Fassen wir zusammen:

  • Kurze Sätze erhöhen die Verständlichkeit.
  • Das Gedankenkarussell während des Schreibens macht Spass. Aber spätestens bei der Textüberarbeitung muss Klarheit und Struktur her.
  • Über die Verständlichkeit von Texten entscheiden nicht nur Textmerkmale wie die Satzlänge oder Anzahl Fremdwörter, sondern auch die Rezipient:innen.

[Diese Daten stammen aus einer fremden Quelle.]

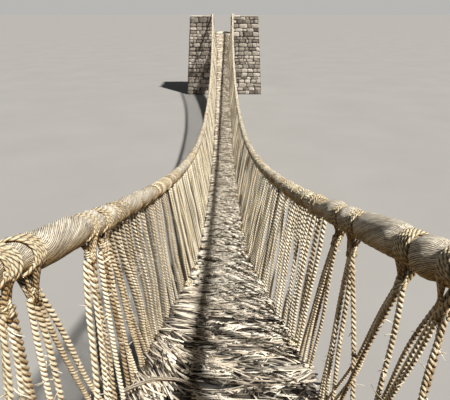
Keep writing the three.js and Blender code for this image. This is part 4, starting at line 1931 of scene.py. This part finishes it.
@dataclass
class Trimmings:
    """Knots, loose fibres and one long bent pole.

    Args:
        rng: source of the small differences.
        knots_each_side: number of knots along each edge of the mat.
        fibres: number of loose fibres.
    """

    rng: np.random.Generator
    knots_each_side: int = 6
    fibres: int = 700

    def knots(self) -> None:
        """Makes the knots that tie the mat's edge to the floor ropes."""
        heap, rng = Heap(), self.rng
        for side in Side:
            s = 2.5 + 25 * rng.uniform(0, 1, self.knots_each_side) ** 1.8
            t = np.linspace(0, TURN, 37)[None]
            shape = np.stack([np.sin(t) + 2 * np.sin(2 * t), np.cos(t) - 2 * np.cos(2 * t),
                              -np.sin(3 * t)], -1)
            turn = rng.uniform(0, TURN, (len(s), 1))
            size = rng.uniform(0.008, 0.013, (len(s), 1))
            x = shape[..., 0] * np.cos(turn) - shape[..., 1] * np.sin(turn)
            y = shape[..., 0] * np.sin(turn) + shape[..., 1] * np.cos(turn)
            middle = xyz(side.value * (LINE.deck_half(s) - 0.03), LINE.y(s),
                         LINE.deck(s) + 0.022)
            local = xyz(x * size, y * size, shape[..., 2] * size * 0.6)
            heap.sweep(middle[:, None] + local, 0.0085, Section.plain(5), (0.1, 0.2, 1.0),
                       rng.uniform(0.7, 1.0, len(s)))
        place(heap.build("edge_knots"), [Finish.HITCH], "hanger_rope")

    def fuzz(self, hangers: Array) -> None:
        """Makes the loose fibres that stand out from the nearest hangers.

        Args:
            hangers: tops and feet of those hangers.
        """
        rng = self.rng
        pick = rng.integers(0, len(hangers), self.fibres)
        t = rng.uniform(0.02, 0.98, (self.fibres, 1))
        root = hangers[pick, 0] * (1 - t) + hangers[pick, 1] * t
        away = unit(rng.normal(0, 1, (self.fibres, 3)))
        curl = unit(rng.normal(0, 1, (self.fibres, 3)))
        length = rng.uniform(0.015, 0.05, (self.fibres, 1))
        thinning = np.array([[0.0020, 0.0018, 0.0014, 0.0007]])
        u = np.linspace(0, 1, thinning.size)[None, :, None]
        paths = (root[:, None] + away[:, None] * u * length[:, None]
                 + curl[:, None] * u * u * length[:, None] * 0.45)
        heap = Heap()
        heap.sweep(paths, thinning, Section.plain(3), (0.31, 0.17, 0.93),
                   rng.uniform(0.6, 1, self.fibres))
        place(heap.build("loose_fibres"), [Finish.HANGER], "hanger_rope")

    def pole(self) -> None:
        """Makes the long bent pole across the near left corner of the mat."""
        steps = 40
        course = np.array([(-0.86, 2.10, -0.06), (-0.66, 2.20, 0.0), (-0.50, 2.32, 0.026),
                           (-0.42, 2.38, 0.030), (-0.27, 2.38, 0.026), (-0.13, 2.30, 0.010)])
        t = np.linspace(0, len(course) - 1, steps)
        smooth = np.stack([np.interp(t, range(len(course)), course[:, k]) for k in range(3)], -1)
        for _ in range(3):
            smooth[1:-1] = (smooth[:-2] + 2 * smooth[1:-1] + smooth[2:]) / 4
        x, s, above = smooth.T
        path = xyz(x, LINE.y(s), LINE.deck(s) + above)
        section = Section.strands(4, 3)
        rough = self.rng.normal(0, 0.05, (1, steps, len(section.factors)))
        radii = np.linspace(0.016, 0.009, steps)[None, :, None] * (1 + rough)
        heap = Heap()
        heap.sweep(path[None], radii, section, Z_AXIS, [0.3], np.linspace(0, 5, steps)[None])
        place(heap.build("bent_pole"), [Finish.RAIL], "stick_mat")


# Studio


@dataclass
class Studio:
    """Pale floor, soft light and the camera.

    Args:
        eye: place of the camera.
        pitch: how far it looks down, in degrees.
        yaw: how far it looks to the right, in degrees.
        lens: focal length, in millimetres.
        sensor: width of the sensor, in millimetres.
        sun_from: direction of the key light, as seen from the bridge.
        sun_strength: its strength.
        sun_width: angle that it fills, in degrees.
        fill_from: direction of the fill light.
        fill_strength: its strength.
        fill_width: angle that it fills, in degrees.
        sky_low: colour of the surroundings at the horizon.
        sky_high: their colour above.
        floor_half: half the width of the floor.
        floor_drop: how far it lies below the bridge's feet.
    """

    eye: Point = (-0.006, -13.427, 4.739)
    pitch: float = 24.126
    yaw: float = 0.324
    lens: float = 33.22
    sensor: float = 36.0
    sun_from: Point = (0.435, -0.50, 0.80)
    sun_strength: float = 7.0
    sun_width: float = 3.0
    fill_from: Point = (-0.45, -0.80, 0.40)
    fill_strength: float = 0.15
    fill_width: float = 50.0
    sky_low: Colour = (0.48, 0.475, 0.46)
    sky_high: Colour = (0.08, 0.085, 0.095)
    floor_half: float = 3000.0
    floor_drop: float = 0.002

    def floor(self) -> None:
        """Makes the floor, which isn't part of the bridge."""
        h, z = self.floor_half, -self.floor_drop
        mesh = bpy.data.meshes.new("floor")
        mesh.from_pydata([(-h, -h, z), (h, -h, z), (h, h, z), (-h, h, z)], [], [(0, 1, 2, 3)])
        mesh.materials.append(Finish.FLOOR.material)
        linked("floor", mesh)

    def lamp(self, name: str, towards: Point, strength: float, width: float,
             colour: Colour) -> None:
        """Makes one light.

        Args:
            name: its name.
            towards: direction of the light as seen from the bridge.
            strength: its strength.
            width: angle that it fills, in degrees.
            colour: its colour.
        """
        data = bpy.data.lights.new(name, "SUN")
        data.energy = strength
        data.angle = math.radians(width)
        data.color = colour
        x, y, z = towards
        linked(name, data).rotation_euler = (
            math.atan2(math.hypot(x, y), z), 0, math.atan2(x, -y))

    def light(self) -> None:
        """Makes the high key light from the right, the fill, and the pale horizon."""
        self.lamp("key", self.sun_from, self.sun_strength, self.sun_width, (1.0, 0.965, 0.91))
        self.lamp("fill", self.fill_from, self.fill_strength, self.fill_width, (1.0, 0.92, 0.80))
        world = bpy.data.worlds.new("surroundings")
        world.use_nodes = True
        tree = world.node_tree
        directions = tree.nodes.new("ShaderNodeTexCoord")
        parts = tree.nodes.new("ShaderNodeSeparateXYZ")
        ramp = tree.nodes.new("ShaderNodeValToRGB")
        tree.links.new(directions.outputs["Generated"], parts.inputs[0])
        tree.links.new(parts.outputs[2], ramp.inputs[0])
        tree.links.new(ramp.outputs[0], tree.nodes["Background"].inputs["Color"])
        low, high = ramp.color_ramp.elements
        low.position, high.position = 0.035, 0.12
        low.color, high.color = (*self.sky_low, 1.0), (*self.sky_high, 1.0)
        bpy.context.scene.world = world
        bpy.context.scene.view_settings.view_transform = "Standard"

    def camera(self) -> None:
        """Makes the camera where the photograph was taken from."""
        lens = bpy.data.cameras.new("eye")
        lens.lens = self.lens
        lens.sensor_width = self.sensor
        lens.sensor_fit = "HORIZONTAL"
        lens.clip_start = 0.02
        lens.clip_end = 2 * self.floor_half
        made = linked("eye", lens)
        made.location = self.eye
        made.rotation_euler = (math.radians(90 - self.pitch), 0, math.radians(-self.yaw))
        bpy.context.scene.camera = made


def main() -> None:
    """Builds the bridge piece by piece."""
    studio = Studio()
    studio.camera()
    studio.light()
    studio.floor()
    unseen = (Group(0.38, (0.52, 0.61, 0.70)), Group(0.80, (0.90, 0.99, 1.08)))
    left = unseen + (
        Group(1.12, (1.14, 1.22, 1.30), 0.0090),
        Group(1.43, (1.12, 1.20, 1.28, 1.36, 1.44), 0.0088),
        Group(1.57, (1.58, 1.62, 2.00, 2.08), 0.0105),
        Group(2.04, (1.80, 1.88, 1.96, 2.04, 2.12), 0.0130),
        Group(2.22, (2.22, 2.32, 2.42, 2.52, 2.61, 2.70), 0.0132))
    right = unseen + (
        Group(1.12, (1.14, 1.22, 1.30), 0.0090),
        Group(1.43, (1.33, 1.39, 1.45, 1.72, 1.79, 1.86), 0.0090),
        Group(1.66, (1.66, 2.08, 2.16, 2.24), 0.0100),
        Group(2.12, (1.76, 2.10, 2.17, 2.24, 2.31), 0.0112),
        Group(2.34, (2.56, 2.63, 2.71, 2.79), 0.0118))
    # painted light: the right net's hangers are paler, with less painted shade and fewer dark
    # hangers, as its inner side faces away from the key light
    nets = [Hangers(Side.LEFT, left, 2.39, 0.40, 3.4, np.random.default_rng(21)),
            Hangers(Side.RIGHT, right, 2.66, 0.22, 3.2, np.random.default_rng(22), (0.4, 1.4),
                    (0.1, 0.6), 0.45)]
    for net in nets:
        pinches = np.array([group.at for group in net.groups])
        Handrails().build(net.side, pinches, np.random.default_rng(11 + net.side.value))
    for number, lane in enumerate(LANES, 1):
        FloorRope(lane).build(number)
    close = np.concatenate([net.build() for net in nets])
    Mat(np.random.default_rng(31)).build()
    for end in End:
        abutment = Abutment(end, np.random.default_rng(41 + end.value))
        abutment.masonry()
        abutment.caps()
        abutment.anchor_log()
    trimmings = Trimmings(np.random.default_rng(51))
    trimmings.knots()
    trimmings.fuzz(close)
    trimmings.pole()


if __name__ == "__main__":
    logging.basicConfig(level=logging.INFO, format="%(name)s: %(message)s")
    main()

Gebrauchstext oder Literatur – das ist die Frage

Ist kürzer also immer besser? Nicht unbedingt. Wer es kann, die passende Textsorte wählt und das richtige Publikum hat, darf auch lange Sätze schreiben. Ein Paradebeispiel ist Dorothee Elmiger, die 2025 sowohl den Schweizer als auch den deutschen Buchpreis gewonnen hat. Ihr erster Satz in «Die Holländerinnen» schlägt meinen 32-Wörter-Satz um das Dreifache: «Man stellt sie vor als bedeutende Erzählerin, als eine der wichtigen Stimmen dieser Zeit, die mit ihrem frühen Zyklus Die Bestrafung der Mägde erstmals für Aufsehen gesorgt und sich spätestens mit dem Versroman Das ätherische Zelt endgültig etabliert habe, und als man ihr dann ein Zeichen gibt, tritt sie ans Pult, einen Stoß Papier in der Hand, eine kleine Frau, kleiner jedenfalls als erwartet, sie berührt das Mikrofon mit den Fingern ihrer Linken und bedankt sich für die Einladung, sie schätze sich sehr glücklich, sagt sie, heute und in den kommenden Wochen hier sprechen zu dürfen.»
Das ist Literatur. Kein Gebrauchstext. Das Online-Tool «Wortliga» macht daraus acht Sätze, um den Text auf ein gut verständliches B1-Niveau umzuschreiben. Verloren geht dabei der Duktus, das Gehetzte und später gar Abgründige des Romans.

Wer einen Roman mit 96 Wörtern im ersten Satz beginnt, hat Mut – und kann schreiben. Wer das in einer Medienmitteilung macht, ist übermütig – und liest diesen Beitrag vielleicht besser nochmals von vorne.